Going cashless could also spur innovation. Under the current system banks can simply rest on their laurels by ensuring that customers can pay for things if the bank is closed or a customer misplaces their card. Scrapping cash would mean that banks and FinTech firms would be motivated to create innovative new products to ensure that people can always have access to their money.

It would also help to fight crime. Violent crimes such as robberies and burglaries would hopefully become less common as it would be less likely that a business or a person would have as much of value on them which could easily be used and so would reduce the incentive for the would-be criminal. Moreover, it would make it much harder for criminals to enrich themselves through their illicit activities or launder money.

On a related note it would be good news for the public finances as it would make it much harder for individuals and firms to fiddle their taxes. This would reduce the burden on honest taxpayers while providing more funding for essential public services.

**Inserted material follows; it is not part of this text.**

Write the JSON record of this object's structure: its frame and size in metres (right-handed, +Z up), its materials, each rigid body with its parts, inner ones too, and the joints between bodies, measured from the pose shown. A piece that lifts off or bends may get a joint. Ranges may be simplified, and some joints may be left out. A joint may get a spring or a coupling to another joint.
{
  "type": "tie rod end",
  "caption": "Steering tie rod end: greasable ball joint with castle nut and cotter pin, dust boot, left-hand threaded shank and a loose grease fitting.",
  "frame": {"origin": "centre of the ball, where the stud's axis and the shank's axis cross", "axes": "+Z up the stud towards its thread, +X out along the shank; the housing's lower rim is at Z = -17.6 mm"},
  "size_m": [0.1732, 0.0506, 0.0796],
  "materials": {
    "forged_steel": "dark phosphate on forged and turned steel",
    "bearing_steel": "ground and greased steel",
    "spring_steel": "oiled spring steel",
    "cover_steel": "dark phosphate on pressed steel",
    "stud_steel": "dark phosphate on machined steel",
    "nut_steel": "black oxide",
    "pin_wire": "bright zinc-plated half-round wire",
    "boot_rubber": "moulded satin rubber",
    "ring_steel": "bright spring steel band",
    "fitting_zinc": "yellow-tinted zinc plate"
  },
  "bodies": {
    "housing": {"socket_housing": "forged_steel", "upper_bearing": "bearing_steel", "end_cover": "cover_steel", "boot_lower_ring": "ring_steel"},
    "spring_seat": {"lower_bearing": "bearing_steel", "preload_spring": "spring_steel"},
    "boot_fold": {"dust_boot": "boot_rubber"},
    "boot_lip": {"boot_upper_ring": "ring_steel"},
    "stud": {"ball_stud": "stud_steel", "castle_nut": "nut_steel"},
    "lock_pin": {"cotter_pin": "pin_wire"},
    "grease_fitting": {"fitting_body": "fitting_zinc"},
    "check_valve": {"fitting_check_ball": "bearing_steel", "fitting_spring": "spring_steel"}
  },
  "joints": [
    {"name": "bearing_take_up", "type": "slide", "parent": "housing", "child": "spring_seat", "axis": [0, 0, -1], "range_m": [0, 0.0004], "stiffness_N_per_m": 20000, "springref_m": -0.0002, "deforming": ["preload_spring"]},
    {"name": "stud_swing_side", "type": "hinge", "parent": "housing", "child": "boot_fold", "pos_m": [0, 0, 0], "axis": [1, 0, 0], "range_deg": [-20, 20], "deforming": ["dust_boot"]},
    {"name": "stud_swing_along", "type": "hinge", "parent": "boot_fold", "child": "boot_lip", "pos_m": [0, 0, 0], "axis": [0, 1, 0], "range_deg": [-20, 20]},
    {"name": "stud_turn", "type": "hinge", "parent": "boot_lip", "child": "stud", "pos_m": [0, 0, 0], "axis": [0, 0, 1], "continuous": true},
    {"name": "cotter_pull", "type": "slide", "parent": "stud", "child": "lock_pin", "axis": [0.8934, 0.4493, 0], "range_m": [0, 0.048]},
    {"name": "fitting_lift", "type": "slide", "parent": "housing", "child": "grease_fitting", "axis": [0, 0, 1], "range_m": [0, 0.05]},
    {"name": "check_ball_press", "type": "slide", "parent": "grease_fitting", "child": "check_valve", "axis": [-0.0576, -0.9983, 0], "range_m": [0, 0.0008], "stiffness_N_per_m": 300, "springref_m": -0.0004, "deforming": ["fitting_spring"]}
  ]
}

Going cashless will also help prepare the economy for the future. We saw in the turmoil caused by the Covid pandemic that many businesses preferred for their customers to pay by card or on app in order to protect their staff. This was not only problematic for themselves but also for their patrons who were not used to paying in these ways. Unfortunately many individuals and small businesses were unprepared for this and suffered as a result. We do not know what the future will bring and so it’s important that all businesses are prepared now if something similar were to happen in the future.

Furthermore, given that we are all experiencing relatively high interest rates the idea of them being lowered to a point where they were a few years ago might seem implausible. However, a future economic downturn would mean that the Bank of England would probably need to cut rates in order to stimulate the economy. Going cashless would help it to do this more effectively by allowing for the possibility of negative interest rates. This really isn’t possible while cash exists but going cashless would provide central banks with a powerful new tool to boost the economic growth in the future.

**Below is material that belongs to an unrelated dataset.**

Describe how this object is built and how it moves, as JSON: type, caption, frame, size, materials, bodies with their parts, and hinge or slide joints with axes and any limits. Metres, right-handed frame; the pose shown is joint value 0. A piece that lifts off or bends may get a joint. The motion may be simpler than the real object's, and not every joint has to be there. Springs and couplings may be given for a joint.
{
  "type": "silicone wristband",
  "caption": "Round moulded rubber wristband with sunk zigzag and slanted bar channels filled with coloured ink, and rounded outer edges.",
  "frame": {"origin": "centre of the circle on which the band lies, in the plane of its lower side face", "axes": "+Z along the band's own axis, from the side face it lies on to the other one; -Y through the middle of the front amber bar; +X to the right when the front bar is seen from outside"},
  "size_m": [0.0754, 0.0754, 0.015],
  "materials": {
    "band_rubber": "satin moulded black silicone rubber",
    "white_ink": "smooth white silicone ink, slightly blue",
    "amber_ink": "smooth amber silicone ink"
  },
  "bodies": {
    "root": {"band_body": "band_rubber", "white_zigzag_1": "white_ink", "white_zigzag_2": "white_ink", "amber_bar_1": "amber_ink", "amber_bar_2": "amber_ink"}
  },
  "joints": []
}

I am sympathetic to those who object to this on the basis of inclusivity. It is obviously right that the elderly homeless, and those in rural communities continue to have access to their money. However, this just lets the government and banks off the hook. They should be ensuring that it’s as easy as possible for elderly people to use a bank card to make payments. What is more, the government should ensure that every vulnerable person such as the homeless and refugees have a bank account and that, unless involved in crime, nobody is denied access to finance. Not only is this the right thing to do, it also creates opportunities for vulnerable people such as being able to rent property and get a job.

I am not suggesting we go cashless overnight. We should start by scrapping the pesky 1p and 2p coins and rolling out training and easy to use cards for those who might need them while ensuring that all vulnerable people in the country have a bank account.

Cash is holding the country back. If we want a strong and resilient economy then it’s time to scrap cash.

Ben Ramanauskas is a research fellow at Oxford University and an associate fellow at Bright Blue.